* **Exercise prompt**: Gather each line of the entries below that includes "this".

[Records excerpted from a collection]
....

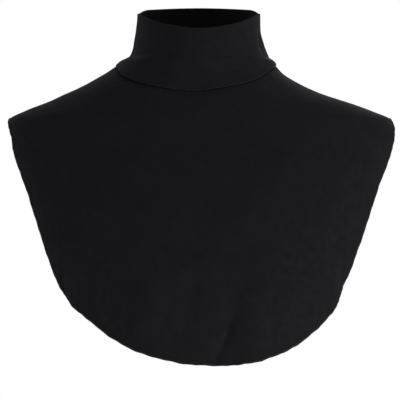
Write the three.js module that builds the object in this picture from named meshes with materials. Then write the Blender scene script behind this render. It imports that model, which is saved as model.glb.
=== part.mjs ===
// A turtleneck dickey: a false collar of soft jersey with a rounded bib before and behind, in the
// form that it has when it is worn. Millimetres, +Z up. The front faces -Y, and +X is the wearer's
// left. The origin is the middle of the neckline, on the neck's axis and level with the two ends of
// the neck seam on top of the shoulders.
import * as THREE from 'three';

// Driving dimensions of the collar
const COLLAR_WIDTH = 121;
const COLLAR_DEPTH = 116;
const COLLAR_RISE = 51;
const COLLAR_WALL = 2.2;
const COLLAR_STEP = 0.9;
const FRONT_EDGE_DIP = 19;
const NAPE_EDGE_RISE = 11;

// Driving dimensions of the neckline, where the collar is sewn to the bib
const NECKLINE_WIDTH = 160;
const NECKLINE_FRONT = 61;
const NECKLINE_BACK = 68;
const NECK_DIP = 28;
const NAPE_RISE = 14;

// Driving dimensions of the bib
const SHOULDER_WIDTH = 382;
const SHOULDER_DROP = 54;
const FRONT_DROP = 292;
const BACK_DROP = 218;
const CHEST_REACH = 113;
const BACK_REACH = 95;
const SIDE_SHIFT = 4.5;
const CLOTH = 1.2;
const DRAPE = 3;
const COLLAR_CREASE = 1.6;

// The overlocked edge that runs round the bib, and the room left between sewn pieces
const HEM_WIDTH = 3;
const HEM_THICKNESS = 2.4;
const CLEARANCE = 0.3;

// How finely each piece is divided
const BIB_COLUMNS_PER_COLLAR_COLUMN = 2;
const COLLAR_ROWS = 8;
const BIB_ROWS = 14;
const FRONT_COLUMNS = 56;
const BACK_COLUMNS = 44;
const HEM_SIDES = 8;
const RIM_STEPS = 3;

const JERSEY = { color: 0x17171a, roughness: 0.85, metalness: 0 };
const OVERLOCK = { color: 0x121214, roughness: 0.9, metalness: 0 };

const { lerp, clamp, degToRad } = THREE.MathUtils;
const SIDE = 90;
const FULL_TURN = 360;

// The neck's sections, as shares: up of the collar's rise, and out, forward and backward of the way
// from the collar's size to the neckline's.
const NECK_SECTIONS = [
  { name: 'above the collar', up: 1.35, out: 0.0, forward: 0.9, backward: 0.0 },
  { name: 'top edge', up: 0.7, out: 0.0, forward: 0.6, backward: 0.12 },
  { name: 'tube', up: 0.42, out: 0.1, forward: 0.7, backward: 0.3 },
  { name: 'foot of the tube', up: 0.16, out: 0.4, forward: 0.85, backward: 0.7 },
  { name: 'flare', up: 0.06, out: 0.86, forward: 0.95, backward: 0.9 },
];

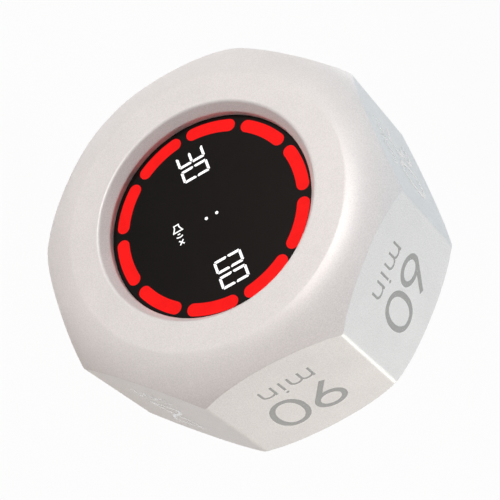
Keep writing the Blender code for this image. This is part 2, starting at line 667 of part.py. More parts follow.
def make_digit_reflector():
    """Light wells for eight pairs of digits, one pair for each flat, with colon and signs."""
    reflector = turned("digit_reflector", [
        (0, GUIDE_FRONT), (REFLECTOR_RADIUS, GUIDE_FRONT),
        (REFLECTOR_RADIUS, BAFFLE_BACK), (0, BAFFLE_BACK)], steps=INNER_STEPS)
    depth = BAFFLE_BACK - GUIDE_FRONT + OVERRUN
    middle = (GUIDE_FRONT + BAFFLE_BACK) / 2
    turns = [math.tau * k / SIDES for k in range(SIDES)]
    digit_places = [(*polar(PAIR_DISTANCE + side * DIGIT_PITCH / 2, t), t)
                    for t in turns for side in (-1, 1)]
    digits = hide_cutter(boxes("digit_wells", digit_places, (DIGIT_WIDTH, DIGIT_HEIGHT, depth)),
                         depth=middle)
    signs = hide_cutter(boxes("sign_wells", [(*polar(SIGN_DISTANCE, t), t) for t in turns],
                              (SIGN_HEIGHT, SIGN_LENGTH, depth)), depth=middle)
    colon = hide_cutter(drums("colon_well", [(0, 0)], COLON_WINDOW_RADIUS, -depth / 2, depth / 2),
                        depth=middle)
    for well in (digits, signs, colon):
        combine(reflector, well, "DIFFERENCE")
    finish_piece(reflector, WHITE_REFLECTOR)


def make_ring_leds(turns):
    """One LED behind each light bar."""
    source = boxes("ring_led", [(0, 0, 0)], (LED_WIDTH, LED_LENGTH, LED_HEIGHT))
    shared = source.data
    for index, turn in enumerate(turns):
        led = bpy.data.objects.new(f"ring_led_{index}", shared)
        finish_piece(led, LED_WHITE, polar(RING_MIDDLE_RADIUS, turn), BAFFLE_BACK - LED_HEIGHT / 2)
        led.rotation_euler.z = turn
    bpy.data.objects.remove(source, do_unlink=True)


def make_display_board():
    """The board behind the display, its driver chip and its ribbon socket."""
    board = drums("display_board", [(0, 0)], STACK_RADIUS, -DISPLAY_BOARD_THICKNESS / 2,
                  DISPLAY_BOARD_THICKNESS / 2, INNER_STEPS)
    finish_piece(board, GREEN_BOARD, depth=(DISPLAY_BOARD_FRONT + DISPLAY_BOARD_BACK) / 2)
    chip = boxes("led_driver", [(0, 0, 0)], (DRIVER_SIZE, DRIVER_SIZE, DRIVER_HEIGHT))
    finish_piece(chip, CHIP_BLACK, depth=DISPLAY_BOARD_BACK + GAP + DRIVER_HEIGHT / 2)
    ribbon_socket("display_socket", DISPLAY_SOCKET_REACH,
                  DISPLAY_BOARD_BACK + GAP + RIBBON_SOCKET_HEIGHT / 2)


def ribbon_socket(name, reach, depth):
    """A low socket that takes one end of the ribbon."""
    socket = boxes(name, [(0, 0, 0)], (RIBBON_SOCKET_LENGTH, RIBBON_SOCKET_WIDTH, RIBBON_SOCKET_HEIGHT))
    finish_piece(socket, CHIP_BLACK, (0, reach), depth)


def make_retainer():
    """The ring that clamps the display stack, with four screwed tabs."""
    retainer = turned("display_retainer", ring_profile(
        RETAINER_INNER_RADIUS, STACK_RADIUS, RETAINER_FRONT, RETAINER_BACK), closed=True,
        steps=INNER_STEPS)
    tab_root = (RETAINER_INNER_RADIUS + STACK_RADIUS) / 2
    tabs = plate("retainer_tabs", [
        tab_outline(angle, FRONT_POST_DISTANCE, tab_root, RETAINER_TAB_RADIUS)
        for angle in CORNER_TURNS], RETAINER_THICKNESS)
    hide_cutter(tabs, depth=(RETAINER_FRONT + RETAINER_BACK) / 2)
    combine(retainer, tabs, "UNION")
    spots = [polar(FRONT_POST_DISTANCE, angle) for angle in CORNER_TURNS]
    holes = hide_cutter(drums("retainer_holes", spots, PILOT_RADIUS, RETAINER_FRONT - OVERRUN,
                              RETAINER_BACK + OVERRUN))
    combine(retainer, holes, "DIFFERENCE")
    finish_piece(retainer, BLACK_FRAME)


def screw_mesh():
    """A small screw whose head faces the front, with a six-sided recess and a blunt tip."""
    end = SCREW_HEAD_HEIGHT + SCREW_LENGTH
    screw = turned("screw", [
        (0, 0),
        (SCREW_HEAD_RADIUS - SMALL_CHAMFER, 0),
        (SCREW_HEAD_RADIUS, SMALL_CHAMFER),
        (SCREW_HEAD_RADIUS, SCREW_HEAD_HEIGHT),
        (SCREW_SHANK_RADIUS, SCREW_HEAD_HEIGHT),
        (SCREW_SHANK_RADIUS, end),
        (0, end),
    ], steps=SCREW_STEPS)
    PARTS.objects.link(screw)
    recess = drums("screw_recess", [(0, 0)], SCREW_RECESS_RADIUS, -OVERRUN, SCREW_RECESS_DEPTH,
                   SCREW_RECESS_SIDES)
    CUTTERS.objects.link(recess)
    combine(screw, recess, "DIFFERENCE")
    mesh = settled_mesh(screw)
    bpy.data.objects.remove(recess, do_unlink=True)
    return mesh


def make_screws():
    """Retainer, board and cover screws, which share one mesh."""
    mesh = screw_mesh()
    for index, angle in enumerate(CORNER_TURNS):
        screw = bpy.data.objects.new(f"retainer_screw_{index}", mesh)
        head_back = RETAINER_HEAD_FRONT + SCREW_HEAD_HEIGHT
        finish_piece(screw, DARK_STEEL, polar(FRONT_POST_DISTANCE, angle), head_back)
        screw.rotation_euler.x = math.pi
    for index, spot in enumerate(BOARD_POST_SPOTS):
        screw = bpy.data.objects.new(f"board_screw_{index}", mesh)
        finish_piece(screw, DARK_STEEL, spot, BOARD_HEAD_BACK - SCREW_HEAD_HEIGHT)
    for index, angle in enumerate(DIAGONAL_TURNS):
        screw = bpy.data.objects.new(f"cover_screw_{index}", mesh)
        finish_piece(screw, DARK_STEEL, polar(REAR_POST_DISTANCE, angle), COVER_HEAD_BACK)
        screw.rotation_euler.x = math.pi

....

* **Answer for the task**:
Write the three.js module that builds the object in this picture from named meshes with materials. Then write the Blender scene script behind this render. It imports that model, which is saved as model.glb.
Keep writing the Blender code for this image. This is part 2, starting at line 667 of part.py. More parts follow.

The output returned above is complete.